BEGIN RECORD EXTRACTS

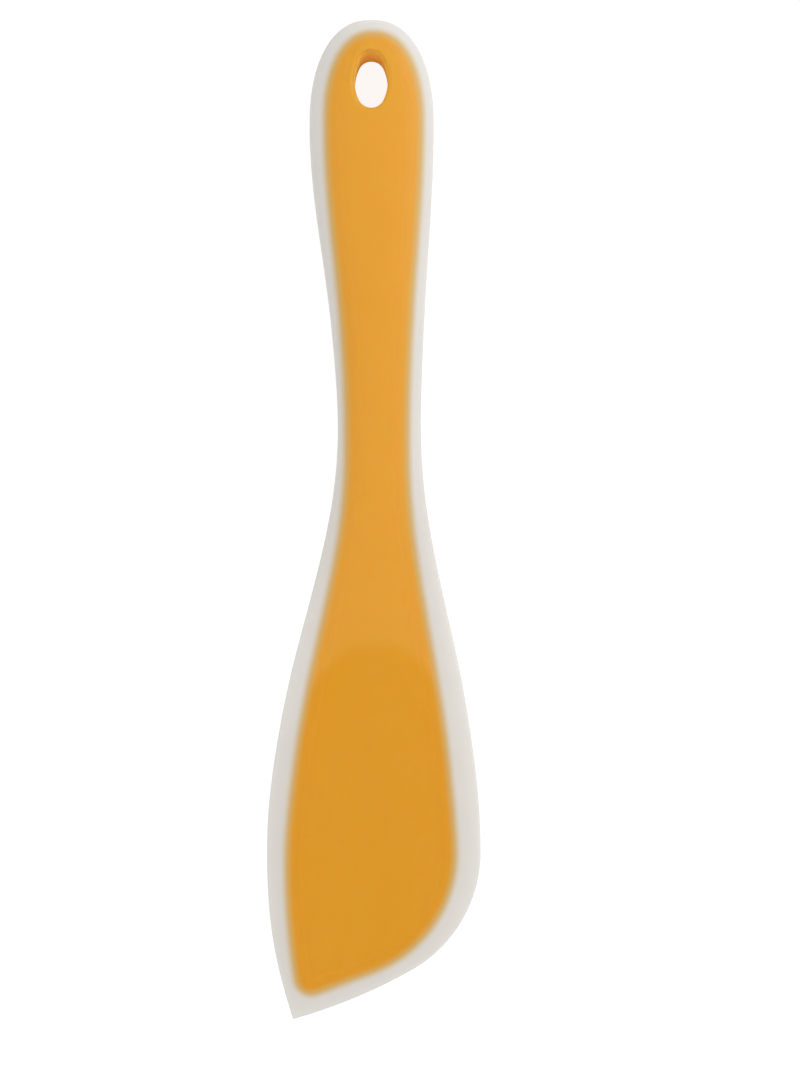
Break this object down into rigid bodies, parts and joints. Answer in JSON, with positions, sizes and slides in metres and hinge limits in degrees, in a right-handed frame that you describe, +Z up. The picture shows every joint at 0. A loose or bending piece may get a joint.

END RECORD EXTRACTS
BEGIN RECORD EXTRACTS

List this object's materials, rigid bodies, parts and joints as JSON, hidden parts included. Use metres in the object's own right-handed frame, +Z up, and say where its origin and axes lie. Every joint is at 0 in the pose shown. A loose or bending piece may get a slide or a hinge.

END RECORD EXTRACTS
BEGIN RECORD EXTRACTS

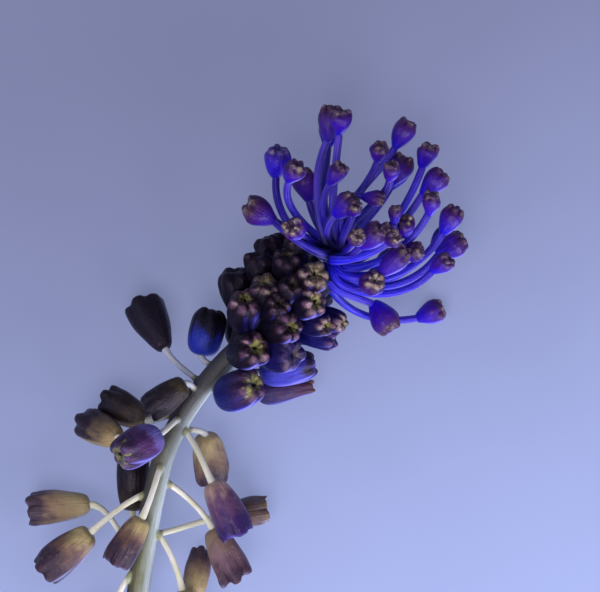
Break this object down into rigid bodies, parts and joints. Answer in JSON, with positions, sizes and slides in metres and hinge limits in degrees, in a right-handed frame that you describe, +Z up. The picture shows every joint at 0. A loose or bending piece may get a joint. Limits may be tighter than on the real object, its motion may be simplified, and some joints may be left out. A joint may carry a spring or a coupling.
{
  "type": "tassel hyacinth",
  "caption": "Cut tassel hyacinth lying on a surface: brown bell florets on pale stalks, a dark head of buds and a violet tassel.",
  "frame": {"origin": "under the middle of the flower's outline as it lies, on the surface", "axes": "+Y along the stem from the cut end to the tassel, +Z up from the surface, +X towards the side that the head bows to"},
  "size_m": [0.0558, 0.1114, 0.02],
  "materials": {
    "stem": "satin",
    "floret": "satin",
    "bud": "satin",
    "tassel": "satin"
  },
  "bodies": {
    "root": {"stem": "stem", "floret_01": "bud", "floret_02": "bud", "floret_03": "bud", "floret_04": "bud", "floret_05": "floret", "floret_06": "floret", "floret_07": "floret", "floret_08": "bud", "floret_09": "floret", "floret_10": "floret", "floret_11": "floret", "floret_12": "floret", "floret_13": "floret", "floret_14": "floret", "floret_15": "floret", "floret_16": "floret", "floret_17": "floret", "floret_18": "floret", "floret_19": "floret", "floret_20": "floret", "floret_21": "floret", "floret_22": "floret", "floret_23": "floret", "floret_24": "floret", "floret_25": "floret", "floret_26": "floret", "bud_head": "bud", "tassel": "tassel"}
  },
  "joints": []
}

END RECORD EXTRACTS

### [WHAT YOU WILL DO]
Pick out the lines that include the word "materials" and write them out.

### [RIGHT ANSWER]
List this object's materials, rigid bodies, parts and joints as JSON, hidden parts included. Use metres in the object's own right-handed frame, +Z up, and say where its origin and axes lie. Every joint is at 0 in the pose shown. A loose or bending piece may get a slide or a hinge.
  "materials": {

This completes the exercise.